Une plongée dans l’incertitude pour les entreprises
Au-delà des réglementations visées, c’est même la logique européenne qui semble remise en cause. Comme le souligne une note des autorités françaises dévoilée par Politico, « l’action de l’UE doit se limiter à ce qui est strictement nécessaire pour atteindre ses objectifs », avec pour guide les principes de subsidiarité et de proportionnalité.
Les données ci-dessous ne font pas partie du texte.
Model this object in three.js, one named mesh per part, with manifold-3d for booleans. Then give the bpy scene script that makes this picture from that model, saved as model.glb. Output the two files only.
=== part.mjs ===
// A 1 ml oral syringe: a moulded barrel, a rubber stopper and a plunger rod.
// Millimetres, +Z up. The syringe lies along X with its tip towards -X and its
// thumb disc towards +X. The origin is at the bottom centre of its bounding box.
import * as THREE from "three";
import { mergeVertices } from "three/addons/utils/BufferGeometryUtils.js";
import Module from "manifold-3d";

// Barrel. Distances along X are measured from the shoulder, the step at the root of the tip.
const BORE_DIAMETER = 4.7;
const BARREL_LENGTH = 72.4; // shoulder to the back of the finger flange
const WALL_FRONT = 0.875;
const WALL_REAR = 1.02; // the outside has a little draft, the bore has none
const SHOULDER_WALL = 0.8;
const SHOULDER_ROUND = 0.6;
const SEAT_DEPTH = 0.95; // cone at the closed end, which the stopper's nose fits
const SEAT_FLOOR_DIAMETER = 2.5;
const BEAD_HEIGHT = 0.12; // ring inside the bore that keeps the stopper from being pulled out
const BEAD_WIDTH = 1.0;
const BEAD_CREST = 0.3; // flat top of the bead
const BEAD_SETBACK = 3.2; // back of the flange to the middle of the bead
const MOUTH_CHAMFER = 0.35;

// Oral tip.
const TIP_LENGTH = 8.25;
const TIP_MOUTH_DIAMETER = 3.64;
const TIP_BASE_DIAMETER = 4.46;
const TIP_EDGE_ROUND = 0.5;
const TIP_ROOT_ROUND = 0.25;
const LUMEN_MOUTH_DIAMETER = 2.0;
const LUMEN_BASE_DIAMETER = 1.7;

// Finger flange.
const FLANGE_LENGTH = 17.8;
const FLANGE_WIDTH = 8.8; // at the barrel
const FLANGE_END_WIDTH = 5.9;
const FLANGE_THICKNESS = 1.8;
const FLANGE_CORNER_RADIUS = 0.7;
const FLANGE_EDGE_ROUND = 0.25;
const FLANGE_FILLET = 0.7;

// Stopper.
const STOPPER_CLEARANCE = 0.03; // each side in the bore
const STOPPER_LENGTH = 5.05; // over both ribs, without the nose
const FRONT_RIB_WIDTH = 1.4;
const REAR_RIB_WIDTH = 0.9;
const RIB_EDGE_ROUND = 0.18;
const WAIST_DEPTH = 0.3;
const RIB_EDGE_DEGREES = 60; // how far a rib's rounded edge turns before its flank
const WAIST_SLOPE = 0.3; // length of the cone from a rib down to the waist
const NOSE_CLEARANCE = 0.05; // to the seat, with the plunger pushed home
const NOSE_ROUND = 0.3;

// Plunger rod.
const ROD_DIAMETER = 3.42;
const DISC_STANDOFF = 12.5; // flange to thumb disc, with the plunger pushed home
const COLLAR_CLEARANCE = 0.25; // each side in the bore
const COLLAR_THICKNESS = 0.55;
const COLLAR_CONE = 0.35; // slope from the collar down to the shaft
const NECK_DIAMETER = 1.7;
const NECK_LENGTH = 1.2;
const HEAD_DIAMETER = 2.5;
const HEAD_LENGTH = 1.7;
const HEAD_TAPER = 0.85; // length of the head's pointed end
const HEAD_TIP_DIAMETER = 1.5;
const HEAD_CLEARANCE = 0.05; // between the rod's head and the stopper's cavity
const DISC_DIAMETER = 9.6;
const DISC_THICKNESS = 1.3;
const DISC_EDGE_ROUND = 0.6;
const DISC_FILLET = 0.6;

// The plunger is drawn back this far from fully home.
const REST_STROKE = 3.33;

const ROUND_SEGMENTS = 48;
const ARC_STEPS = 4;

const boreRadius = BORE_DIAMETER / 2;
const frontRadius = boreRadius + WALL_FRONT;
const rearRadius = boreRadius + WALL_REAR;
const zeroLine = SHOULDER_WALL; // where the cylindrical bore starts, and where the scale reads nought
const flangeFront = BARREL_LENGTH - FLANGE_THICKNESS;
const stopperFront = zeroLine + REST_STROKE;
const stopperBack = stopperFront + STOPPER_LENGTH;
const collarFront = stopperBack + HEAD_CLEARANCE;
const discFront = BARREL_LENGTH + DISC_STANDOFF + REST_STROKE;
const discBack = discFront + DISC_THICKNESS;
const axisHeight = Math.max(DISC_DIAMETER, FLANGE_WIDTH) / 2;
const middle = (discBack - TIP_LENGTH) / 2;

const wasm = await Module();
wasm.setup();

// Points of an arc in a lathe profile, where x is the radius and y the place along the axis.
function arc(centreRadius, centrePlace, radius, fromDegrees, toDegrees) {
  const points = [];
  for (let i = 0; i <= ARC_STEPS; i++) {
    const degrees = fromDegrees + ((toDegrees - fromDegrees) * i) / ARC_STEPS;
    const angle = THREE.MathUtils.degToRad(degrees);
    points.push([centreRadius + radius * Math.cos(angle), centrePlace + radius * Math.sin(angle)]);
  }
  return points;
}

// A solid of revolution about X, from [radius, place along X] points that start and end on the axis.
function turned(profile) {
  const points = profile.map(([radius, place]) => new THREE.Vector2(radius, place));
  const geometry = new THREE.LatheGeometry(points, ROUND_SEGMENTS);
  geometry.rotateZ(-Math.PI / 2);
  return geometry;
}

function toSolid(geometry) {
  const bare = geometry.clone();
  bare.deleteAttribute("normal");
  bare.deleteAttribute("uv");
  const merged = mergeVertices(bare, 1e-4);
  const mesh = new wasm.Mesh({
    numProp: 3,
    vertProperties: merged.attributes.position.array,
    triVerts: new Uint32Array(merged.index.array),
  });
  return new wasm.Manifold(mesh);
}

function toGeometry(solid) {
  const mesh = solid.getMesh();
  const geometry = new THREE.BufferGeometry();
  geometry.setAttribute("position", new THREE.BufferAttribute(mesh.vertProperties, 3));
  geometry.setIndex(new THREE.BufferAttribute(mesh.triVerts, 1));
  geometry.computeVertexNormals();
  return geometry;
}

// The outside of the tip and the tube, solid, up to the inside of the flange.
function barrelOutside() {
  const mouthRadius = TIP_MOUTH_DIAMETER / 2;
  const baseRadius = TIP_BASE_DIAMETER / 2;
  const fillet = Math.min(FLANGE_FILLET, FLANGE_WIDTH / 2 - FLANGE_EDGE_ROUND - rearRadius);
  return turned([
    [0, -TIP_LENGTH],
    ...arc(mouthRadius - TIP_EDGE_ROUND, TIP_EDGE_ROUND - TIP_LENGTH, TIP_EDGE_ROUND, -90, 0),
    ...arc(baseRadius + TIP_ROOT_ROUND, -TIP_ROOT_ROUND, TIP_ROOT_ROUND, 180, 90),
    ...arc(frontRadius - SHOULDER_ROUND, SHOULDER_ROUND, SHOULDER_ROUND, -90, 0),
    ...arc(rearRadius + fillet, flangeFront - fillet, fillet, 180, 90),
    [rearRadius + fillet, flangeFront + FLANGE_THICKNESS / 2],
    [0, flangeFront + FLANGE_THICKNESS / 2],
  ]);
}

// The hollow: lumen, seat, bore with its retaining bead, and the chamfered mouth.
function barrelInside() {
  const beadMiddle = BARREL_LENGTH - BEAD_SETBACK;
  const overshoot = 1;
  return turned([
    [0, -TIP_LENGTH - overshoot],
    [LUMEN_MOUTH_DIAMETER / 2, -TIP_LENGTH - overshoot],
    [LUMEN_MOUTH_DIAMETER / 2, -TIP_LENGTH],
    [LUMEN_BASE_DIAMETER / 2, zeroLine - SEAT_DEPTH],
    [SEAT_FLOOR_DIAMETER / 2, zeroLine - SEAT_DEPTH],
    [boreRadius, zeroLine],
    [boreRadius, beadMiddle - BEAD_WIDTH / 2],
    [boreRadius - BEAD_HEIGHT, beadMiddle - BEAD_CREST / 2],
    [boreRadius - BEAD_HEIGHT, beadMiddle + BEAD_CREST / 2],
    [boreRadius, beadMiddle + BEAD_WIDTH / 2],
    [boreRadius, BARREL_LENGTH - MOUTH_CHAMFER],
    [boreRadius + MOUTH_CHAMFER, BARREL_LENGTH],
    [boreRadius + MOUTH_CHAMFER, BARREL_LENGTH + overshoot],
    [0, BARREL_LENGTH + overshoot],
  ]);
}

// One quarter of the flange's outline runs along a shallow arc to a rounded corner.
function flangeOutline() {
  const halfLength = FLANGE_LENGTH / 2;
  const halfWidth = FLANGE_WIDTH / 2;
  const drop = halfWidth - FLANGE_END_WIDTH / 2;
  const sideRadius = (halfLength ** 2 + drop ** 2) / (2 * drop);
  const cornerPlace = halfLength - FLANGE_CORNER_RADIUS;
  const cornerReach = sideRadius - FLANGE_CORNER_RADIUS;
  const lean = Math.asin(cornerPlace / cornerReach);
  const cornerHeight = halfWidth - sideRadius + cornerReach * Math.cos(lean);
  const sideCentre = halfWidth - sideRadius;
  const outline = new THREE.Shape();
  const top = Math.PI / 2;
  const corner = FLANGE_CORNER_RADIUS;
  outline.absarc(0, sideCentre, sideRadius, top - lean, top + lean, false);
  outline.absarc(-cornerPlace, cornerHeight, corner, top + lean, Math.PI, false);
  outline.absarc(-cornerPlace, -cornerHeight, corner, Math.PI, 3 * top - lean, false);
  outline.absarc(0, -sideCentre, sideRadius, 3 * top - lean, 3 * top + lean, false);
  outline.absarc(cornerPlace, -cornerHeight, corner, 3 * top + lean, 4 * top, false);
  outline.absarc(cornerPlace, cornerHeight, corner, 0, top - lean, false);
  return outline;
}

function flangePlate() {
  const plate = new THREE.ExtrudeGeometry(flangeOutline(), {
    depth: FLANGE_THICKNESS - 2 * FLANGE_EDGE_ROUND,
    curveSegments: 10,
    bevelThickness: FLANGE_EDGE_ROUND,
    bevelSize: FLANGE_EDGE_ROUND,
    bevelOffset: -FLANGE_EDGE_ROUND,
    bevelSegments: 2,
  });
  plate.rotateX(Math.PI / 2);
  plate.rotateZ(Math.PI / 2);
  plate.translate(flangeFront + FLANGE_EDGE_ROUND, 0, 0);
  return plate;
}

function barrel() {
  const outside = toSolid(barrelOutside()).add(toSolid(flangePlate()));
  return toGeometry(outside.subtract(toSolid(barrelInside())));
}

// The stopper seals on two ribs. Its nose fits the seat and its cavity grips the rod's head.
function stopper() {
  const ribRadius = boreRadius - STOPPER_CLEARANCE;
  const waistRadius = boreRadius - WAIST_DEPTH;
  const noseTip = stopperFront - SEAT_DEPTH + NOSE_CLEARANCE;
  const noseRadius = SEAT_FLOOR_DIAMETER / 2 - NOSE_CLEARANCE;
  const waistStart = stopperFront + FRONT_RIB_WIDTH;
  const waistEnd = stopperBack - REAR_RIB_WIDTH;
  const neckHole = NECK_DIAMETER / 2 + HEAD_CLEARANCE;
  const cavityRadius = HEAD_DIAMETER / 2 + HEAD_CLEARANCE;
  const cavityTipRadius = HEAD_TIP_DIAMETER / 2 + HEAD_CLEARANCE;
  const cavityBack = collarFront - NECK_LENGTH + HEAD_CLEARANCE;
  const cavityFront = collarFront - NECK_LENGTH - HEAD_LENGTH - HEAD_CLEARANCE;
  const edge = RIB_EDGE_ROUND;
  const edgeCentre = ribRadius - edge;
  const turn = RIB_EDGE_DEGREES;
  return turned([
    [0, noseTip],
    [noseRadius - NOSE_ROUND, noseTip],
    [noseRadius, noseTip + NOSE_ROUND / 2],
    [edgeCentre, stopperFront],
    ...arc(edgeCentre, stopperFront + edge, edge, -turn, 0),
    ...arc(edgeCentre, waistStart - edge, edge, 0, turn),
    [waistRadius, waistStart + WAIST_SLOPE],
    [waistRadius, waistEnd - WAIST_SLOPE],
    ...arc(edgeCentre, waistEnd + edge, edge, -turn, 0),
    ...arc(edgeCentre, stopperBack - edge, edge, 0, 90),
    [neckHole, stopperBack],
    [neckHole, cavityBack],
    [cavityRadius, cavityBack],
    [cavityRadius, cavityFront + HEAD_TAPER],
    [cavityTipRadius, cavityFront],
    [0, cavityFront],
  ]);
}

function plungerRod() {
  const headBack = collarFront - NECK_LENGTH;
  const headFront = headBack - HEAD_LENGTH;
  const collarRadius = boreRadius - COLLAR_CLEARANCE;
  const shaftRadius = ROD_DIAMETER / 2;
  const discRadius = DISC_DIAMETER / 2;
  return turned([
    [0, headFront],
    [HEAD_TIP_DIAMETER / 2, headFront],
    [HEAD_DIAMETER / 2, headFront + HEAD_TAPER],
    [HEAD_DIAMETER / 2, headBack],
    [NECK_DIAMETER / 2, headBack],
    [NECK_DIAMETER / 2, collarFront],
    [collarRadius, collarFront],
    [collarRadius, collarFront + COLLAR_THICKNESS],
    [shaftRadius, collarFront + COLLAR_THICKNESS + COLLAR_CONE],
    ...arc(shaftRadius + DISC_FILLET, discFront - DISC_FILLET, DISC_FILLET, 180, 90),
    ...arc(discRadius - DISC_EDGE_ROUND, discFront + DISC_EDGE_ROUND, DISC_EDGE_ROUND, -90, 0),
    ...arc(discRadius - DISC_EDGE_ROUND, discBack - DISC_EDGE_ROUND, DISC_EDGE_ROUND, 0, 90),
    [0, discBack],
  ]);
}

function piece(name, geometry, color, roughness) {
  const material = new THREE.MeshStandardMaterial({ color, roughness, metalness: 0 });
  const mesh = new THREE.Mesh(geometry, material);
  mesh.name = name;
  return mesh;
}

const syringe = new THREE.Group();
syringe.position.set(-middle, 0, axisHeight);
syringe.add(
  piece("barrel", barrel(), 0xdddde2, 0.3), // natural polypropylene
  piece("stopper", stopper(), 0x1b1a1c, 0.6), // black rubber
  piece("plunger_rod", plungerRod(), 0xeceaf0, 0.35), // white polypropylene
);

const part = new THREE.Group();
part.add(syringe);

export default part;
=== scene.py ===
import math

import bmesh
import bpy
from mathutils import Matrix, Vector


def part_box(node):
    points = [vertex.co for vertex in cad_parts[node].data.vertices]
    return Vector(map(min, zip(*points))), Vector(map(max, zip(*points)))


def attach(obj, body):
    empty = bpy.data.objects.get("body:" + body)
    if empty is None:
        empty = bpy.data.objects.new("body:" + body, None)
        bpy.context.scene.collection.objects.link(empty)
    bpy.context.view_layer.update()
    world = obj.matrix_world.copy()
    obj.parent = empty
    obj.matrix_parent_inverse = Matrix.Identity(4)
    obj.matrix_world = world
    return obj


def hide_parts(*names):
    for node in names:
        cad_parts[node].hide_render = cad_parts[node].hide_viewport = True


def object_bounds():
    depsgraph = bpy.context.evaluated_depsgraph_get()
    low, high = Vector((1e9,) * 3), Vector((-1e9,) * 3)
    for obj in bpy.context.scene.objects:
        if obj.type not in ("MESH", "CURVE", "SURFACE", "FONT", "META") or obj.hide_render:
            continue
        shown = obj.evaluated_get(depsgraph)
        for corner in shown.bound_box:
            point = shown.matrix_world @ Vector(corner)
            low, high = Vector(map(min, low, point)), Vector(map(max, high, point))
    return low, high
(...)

Pour beaucoup d’observateurs, ces reculs peuvent notamment s’expliquer par un contexte de concurrence acharnée avec les entreprises chinoises et américaines et un détricotage des normes ESG entamé par le président américain dès les premiers jours de son mandat.
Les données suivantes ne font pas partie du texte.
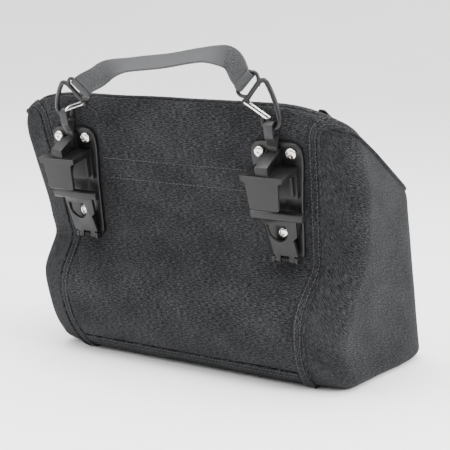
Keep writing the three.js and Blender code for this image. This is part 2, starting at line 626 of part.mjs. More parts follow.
// Wire gate: a U of spring wire through the snap hook's boss, its closed end behind the nose.
function wireGate() {
  const end = new THREE.Vector2(-4.6, 1.8);
  const out = end.clone().sub(SNAP_PIVOT);
  const reach = (t, y) => [SNAP_PIVOT.x + out.x * t, y, SNAP_PIVOT.y + out.y * t];
  const wide = 3.7;
  return tube([reach(0, -2.2), reach(0.0, -wide + 0.4), reach(0.03, -wide), reach(0.3, -wide), reach(0.7, -wide),
    reach(0.95, -wide), reach(1, -wide + 1), reach(1, 0), reach(1, wide - 1), reach(0.95, wide),
    reach(0.7, wide), reach(0.3, wide), reach(0.03, wide), reach(0, wide - 0.4), reach(0, 2.2)], GATE_R, 5, 34);
}

// Where each snap hook hangs in its release tab, and how it leans out and rolls.
const SNAP_POSE = {
  left: { x: -114, z: 250.4, lean: rad(32), roll: rad(-10) },
  right: { x: 114.2, z: 250.4, lean: 0, roll: 0 },
};
const SNAP_Y = -6.1;

function snapMatrix(name, side) {
  const pose = SNAP_POSE[name];
  const matrix = new THREE.Matrix4().makeTranslation(pose.x, SNAP_Y, pose.z);
  const pivot = new THREE.Matrix4().makeTranslation(0, 0, -6.8);
  const back = new THREE.Matrix4().makeTranslation(0, 0, 6.8);
  matrix.multiply(pivot).multiply(new THREE.Matrix4().makeRotationX(pose.lean));
  matrix.multiply(new THREE.Matrix4().makeRotationY(side * pose.roll)).multiply(back);
  return matrix;
}

function mirrored(geometry, side) {
  return toGeometry(toSolid(geometry.clone().scale(side, 1, 1)));
}

function snapNode(name, solid, side, label, material) {
  const mesh = new THREE.Mesh(mirrored(toGeometry(solid), side), material);
  mesh.name = label;
  mesh.applyMatrix4(snapMatrix(name, side));
  root.add(mesh);
}

// Middle of a snap hook's strap bar, and the bar's direction, in the bag's frame.
function eyeBar(name, side) {
  const along = SNAP_APEX.clone().sub(SNAP_PIVOT).normalize();
  const away = new THREE.Vector2(-along.y, along.x);
  const middle = SNAP_APEX.clone().add(SNAP_PIVOT).multiplyScalar(0.5).addScaledVector(away, EYE_OUT);
  const matrix = snapMatrix(name, side);
  const place = new THREE.Vector3(side * middle.x, 0, middle.y).applyMatrix4(matrix);
  const bar = new THREE.Vector3(side * along.x, 0, along.y).transformDirection(matrix);
  const out = new THREE.Vector3(side * away.x, 0, away.y).transformDirection(matrix);
  return { place, bar, out };
}

// The strap's line between its two folds, from the left eye to the right eye.
const STRAP_LINE = [[-64, -20, 281.5], [-55.5, -14, 288], [-34, -9, 293.3], [2, -6.5, 298], [33, -6, 303],
  [54, -7, 304.8], [72, -7, 301.5]];

function handleStrap() {
  const left = eyeBar('left', -1);
  const right = eyeBar('right', 1);
  const lift = EYE_BAR_R + 0.4 + STRAP_THICK * 0.5;
  const first = left.place.clone().addScaledVector(left.out, lift);
  const last = right.place.clone().addScaledVector(right.out, lift);
  const points = [first, first.clone().addScaledVector(left.out, 4),
    ...STRAP_LINE.map((p) => new THREE.Vector3(...p)), last.clone().addScaledVector(right.out, 4), last];
  const line = new THREE.CatmullRomCurve3(points, false, 'centripetal');
  const steps = 30;
  const flat = new THREE.Vector3(0, 0.78, 0.62);
  const rings = [];
  for (let i = 0; i <= steps; i += 1) {
    const t = i / steps;
    const at = line.getPointAt(t);
    const ahead = line.getTangentAt(t);
    const twist = (a) => THREE.MathUtils.smoothstep(a, 0.02, 0.3);
    const across = flat.clone();
    across.lerp(left.bar, 1 - twist(t));
    across.lerp(right.bar, 1 - twist(1 - t));
    across.addScaledVector(ahead, -across.dot(ahead)).normalize();
    const face = new THREE.Vector3().crossVectors(ahead, across);
    const corner = (a, b) => at.clone().addScaledVector(across, (a * STRAP_WIDTH) / 2)
      .addScaledVector(face, (b * STRAP_THICK) / 2);
    rings.push([corner(-1, -1), corner(1, -1), corner(1, 1), corner(-1, 1)]);
  }
  let strap = loft(rings);
  for (const end of [left, right]) {
    const fold = new THREE.Shape();
    fold.absarc(0, 0, EYE_BAR_R + 0.4 + STRAP_THICK, 0, 2 * Math.PI);
    const hole = new THREE.Path();
    hole.absarc(0, 0, EYE_BAR_R + 0.4, 0, 2 * Math.PI);
    fold.holes.push(hole);
    const sleeve = new THREE.ExtrudeGeometry(fold, { depth: STRAP_WIDTH, bevelEnabled: false, curveSegments: 5 });
    sleeve.translate(0, 0, -STRAP_WIDTH / 2);
    const sideways = new THREE.Vector3().crossVectors(end.bar, end.out);
    const basis = new THREE.Matrix4().makeBasis(end.out, sideways, end.bar);
    basis.setPosition(end.place);
    strap = strap.add(toSolid(sleeve.applyMatrix4(basis)));
  }
  for (const [name, side] of SIDES) {
    const end = eyeBar(name, side);
    const a = end.place.clone().addScaledVector(end.bar, -14);
    const b = end.place.clone().addScaledVector(end.bar, 14);
    strap = strap.subtract(tube([a.toArray(), end.place.toArray(), b.toArray()], EYE_BAR_R + 0.4, 12, 2));
  }
  return strap;
}

buildPanels();
buildBands();
buildZip();
buildSlider();
buildInsides();
for (const [name, side] of SIDES) {
  buildHook(name, side);
  snapNode(name, snapHook(), side, `snap_hook_${name}`, MATERIALS.plastic);
  snapNode(name, wireGate(), side, `wire_gate_${name}`, MATERIALS.steel);
}
node(root, 'handle_strap', handleStrap(), MATERIALS.webbing);

WORLD.updateMatrixWorld(true);
const extent = new THREE.Box3().setFromObject(root, true);
const centre = extent.getCenter(new THREE.Vector3());
root.position.set(-centre.x, -centre.y, -extent.min.z);
WORLD.updateMatrixWorld(true);

export default WORLD;
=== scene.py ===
"""Looks of a soft-sided clip-on bag with two rail hooks and a release handle.

The bag is a moulded fabric shell: horizontal outlines stacked from the floor up, closed by a
sloped lid. Lengths inside the functions are millimetres in the bag's own layout; place() turns
them into metres in the frame.
"""

import json
import math

import bpy
import numpy as np
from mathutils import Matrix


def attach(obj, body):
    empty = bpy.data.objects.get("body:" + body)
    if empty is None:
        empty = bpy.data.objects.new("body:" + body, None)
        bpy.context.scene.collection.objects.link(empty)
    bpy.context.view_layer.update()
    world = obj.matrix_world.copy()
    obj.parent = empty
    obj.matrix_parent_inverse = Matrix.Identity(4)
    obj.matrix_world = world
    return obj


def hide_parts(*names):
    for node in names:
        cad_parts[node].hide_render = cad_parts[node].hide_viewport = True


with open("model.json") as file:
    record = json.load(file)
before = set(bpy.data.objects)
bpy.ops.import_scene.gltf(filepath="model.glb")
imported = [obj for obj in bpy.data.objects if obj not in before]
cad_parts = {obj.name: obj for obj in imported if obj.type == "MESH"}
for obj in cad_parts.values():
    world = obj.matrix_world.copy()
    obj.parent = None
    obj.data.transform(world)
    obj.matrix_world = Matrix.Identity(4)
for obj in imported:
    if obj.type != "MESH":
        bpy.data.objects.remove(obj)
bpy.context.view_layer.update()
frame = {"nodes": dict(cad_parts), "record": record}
MM = 0.001
RNG = np.random.default_rng(7)

# ---- driving dimensions, as the frame has them --------------------------------------------
BAG_HEIGHT = 266.0
LOFT_TOP = 282.0
FOOT_ROUND = 12.0
TOP_SLOPE = 0.57
TOP_START = 12.0
CROWN_START, CROWN_SPAN, CROWN_DROP = 105.0, 80.0, 18.0
FRONT_FOOT, FRONT_LEAN = 204.0, 0.30
END_X = 180.0
FRONT_CORNER, RIDGE_CORNER, SEAM_CORNER = 34.0, 13.0, 18.0
SEAM_FOOT, SEAM_FLARE = 122.5, 0.085
BASE_SEAM = 18.0
LID_HALF, LID_BACK, LID_FRONT = 140.0, 56.0, 148.0
LID_BACK_CORNER, LID_FRONT_CORNER = 3.0, 24.0
BACK_ROUND, FRONT_ROUND = 9.0, 26.0
BAG_MIDDLE = np.array([0.0, 105.0, 120.0])
BACK_COLUMNS, END_COLUMNS = 46, 90
HOOK_X, HOOK_DEPTH, HOOK_HEIGHT = 111.5, 18.5, 180.0
HOOK_TILT = math.radians(14.1)
PIN_W, PIN_N = -56.0, 8.6
SLOPE_ANGLE = math.atan(TOP_SLOPE)
BACK_DEPTH = [(0, 42), (12, 32), (30, 18.5), (50, 10), (70, 7), (85, 11.5), (100, 23), (116, 34),
              (135, 29.8), (160, 23.5), (200, 13.5), (240, 3.4), (262, 1), (282, 1)]
RIDGE_X = [(0, 167), (45, 166), (80, 173), (105, 174), (140, 180), (200, 185.5), (225, 184.3),
           (282, 174)]
RIDGE_DEPTH = [(0, 10), (40, 12), (70, 14.5), (100, 9), (120, 11), (150, 15), (200, 11), (225, 7),
               (282, 6)]
BAND_CORNER, BAND_INSET = 17.0, 4.5
WALL = 5.2
ROLL_DEPTH, ROLL_WIDTH = 1.25, 1.1
PUCKER_PITCH, PUCKER_DRIFT, PUCKER_REACH = 8.7, 23, 6.0

# The layout's depth is measured from the upper screws; the frame puts the middle of the bag at 0.
JOINTS = {j["name"]: j for j in frame["record"]["behaviour"]["joints"]}
PIN_DEPTH = HOOK_DEPTH - math.sin(HOOK_TILT) * PIN_W - math.cos(HOOK_TILT) * PIN_N
SHIFT_Y = JOINTS["latch_hinge_right"]["pos_m"][1] / MM - PIN_DEPTH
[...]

Ces reculs pourraient cependant pénaliser les entreprises européennes qui se voient plongées dans un grand flou et une insécurité juridique. Car si la directive sur le devoir de vigilance n’avait pas encore été transposée, plus de la moitié des Etats membres ont ou sont en train de transposer la CSRD. La France ayant été la plus allante à traduire le texte dans sa législation nationale (en 2023, il y a un siècle), les grandes entreprises françaises planchent en effet depuis des mois sur leur reporting CSRD pour l’exercice 2024 ou 2025 pour celles concernées dans un second temps. « Ces rétropédalages créent beaucoup d’incertitudes pour les entreprises qui ne sont pas au même niveau de maturité. Et même si ce n’est pas la majorité, certaines entreprises vont en profiter pour faire un pas de côté », souligne ainsi Marie Hebras, fondatrice de Fletchr un cabinet qui développe des solutions logicielles RSE pour accompagner les entreprises, notamment sur la CSRD.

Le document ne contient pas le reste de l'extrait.